Ashland Global Holdings Inc. (NYSE:ASH) declared a force majeure in Europe on 1.4 butanediol (BDO), formaldehyde and tetrahydrofuran (THF). The decision to shut down production facilities at its manufacturing facility in Marl, Germany, came after a fire broke out on Aug 10.
Ashland announced that the production has been suspended while an inquiry into the cause and extent of the fire has been initiated. Presently, the Marl facility is unable to produce any THF, 1.4 BDO or formaldehyde and this is expected to reduce the availability of these products significantly.
However, the company is working with customers who have been affected from this incident and is trying to minimize the impact to their respective businesses. Ashland will also continue to provide updates concerning its supply capabilities.
Ashland reported a net loss from continuing operations of $16 million or 26 cents per share in the third quarter of fiscal 2017 (ended Jun 30), against a net income of $24 million or 38 cents in the year-ago period. Barring one-time items, adjusted earnings were 83 cents per share which beat the Zacks Consensus Estimate of 70 cents.
Revenues increased roughly 10% year-over-year to $870 million. The figure beat the Zacks Consensus Estimate of $839.3 million.

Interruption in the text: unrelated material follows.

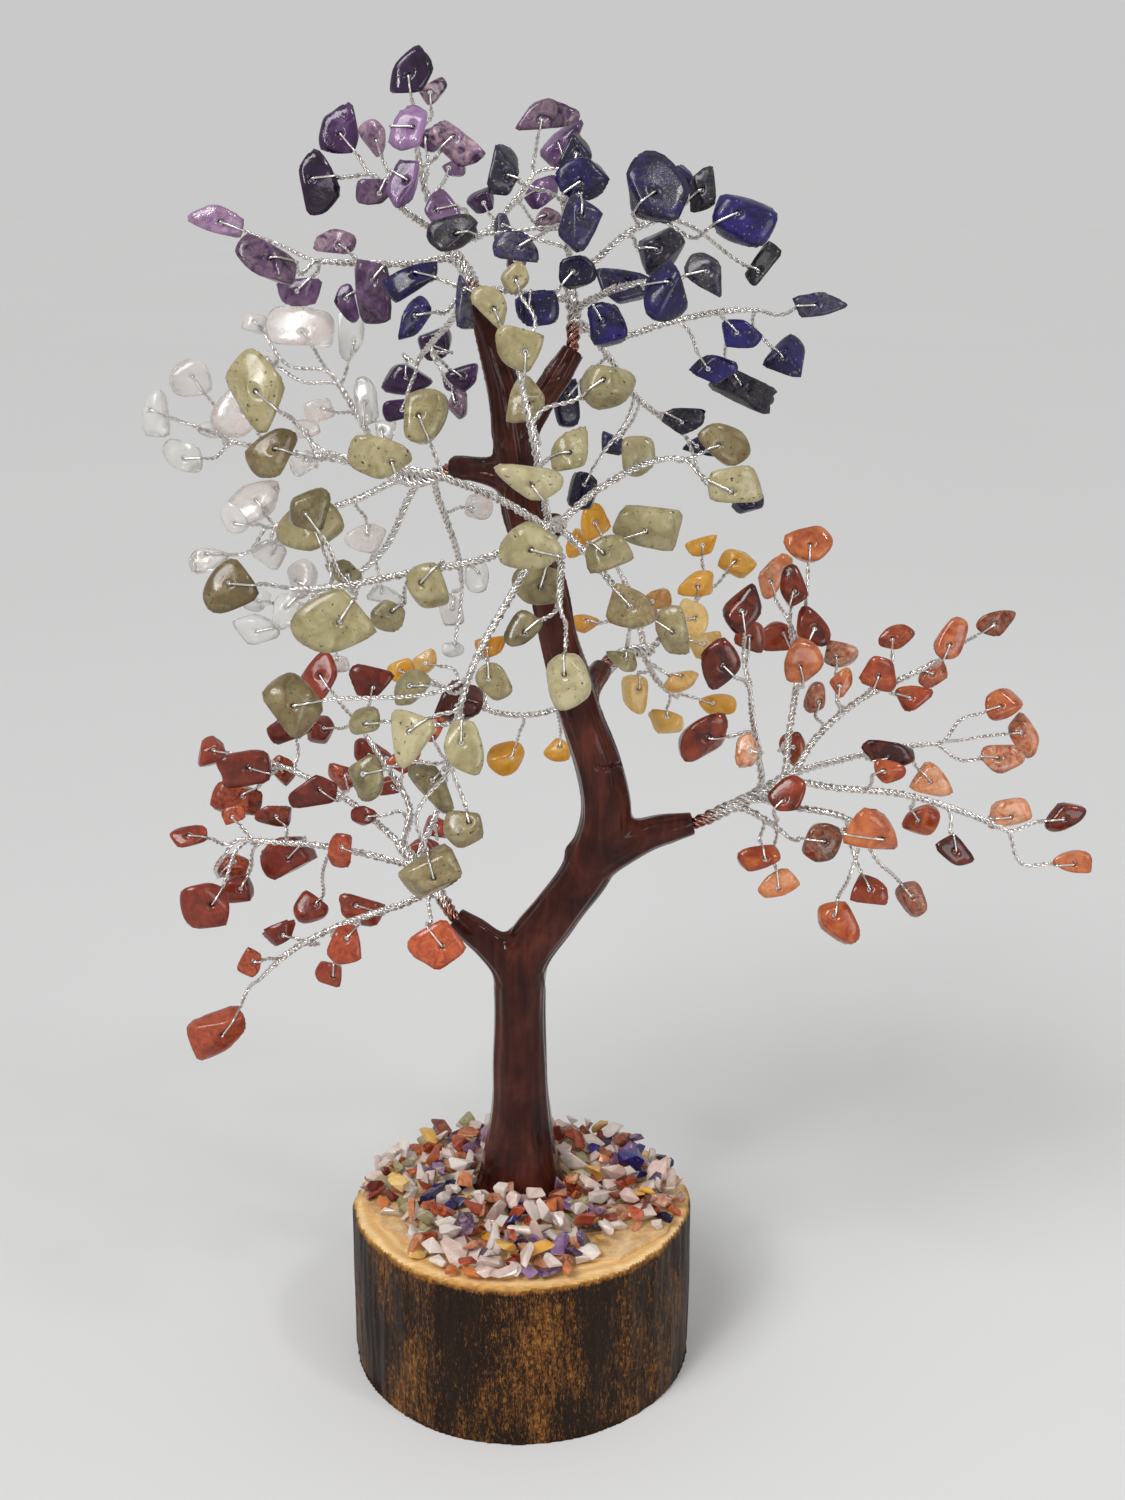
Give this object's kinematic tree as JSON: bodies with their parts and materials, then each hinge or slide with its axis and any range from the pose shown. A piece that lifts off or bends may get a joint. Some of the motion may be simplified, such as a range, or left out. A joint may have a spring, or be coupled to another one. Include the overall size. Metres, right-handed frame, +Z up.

According to Ashland, the Specialty Ingredients unit recorded a 7% year-over-year increase in revenues while the sales of Composites grew by 20% on the back of disciplined pricing and robust volume expansion in various global end markets. Intermediates and Solvents unit also witnessed a 9% increase in sales owing to continued recovery in butanediol pricing and improving global demand.
Ashland, which is among the prominent specialty chemicals makers along with Ferro Corporation (NYSE:FOE) , American Vanguard Corporation (NYSE:AVD) and Kraton Corporation (NYSE:KRA) , successfully separated its Valvoline business in May. The company has also closed the acquisition of Pharmachem Laboratories, Inc., a leading provider of quality ingredients to wellness and health industries and high-value differentiated products including flavor and fragrance houses. The acquisition was a key contributor to Ashland’s sales in the third quarter. The company expects to achieve meaningful cost synergies from leveraging combined capabilities along with tax synergies resulting from Pharmachem integration.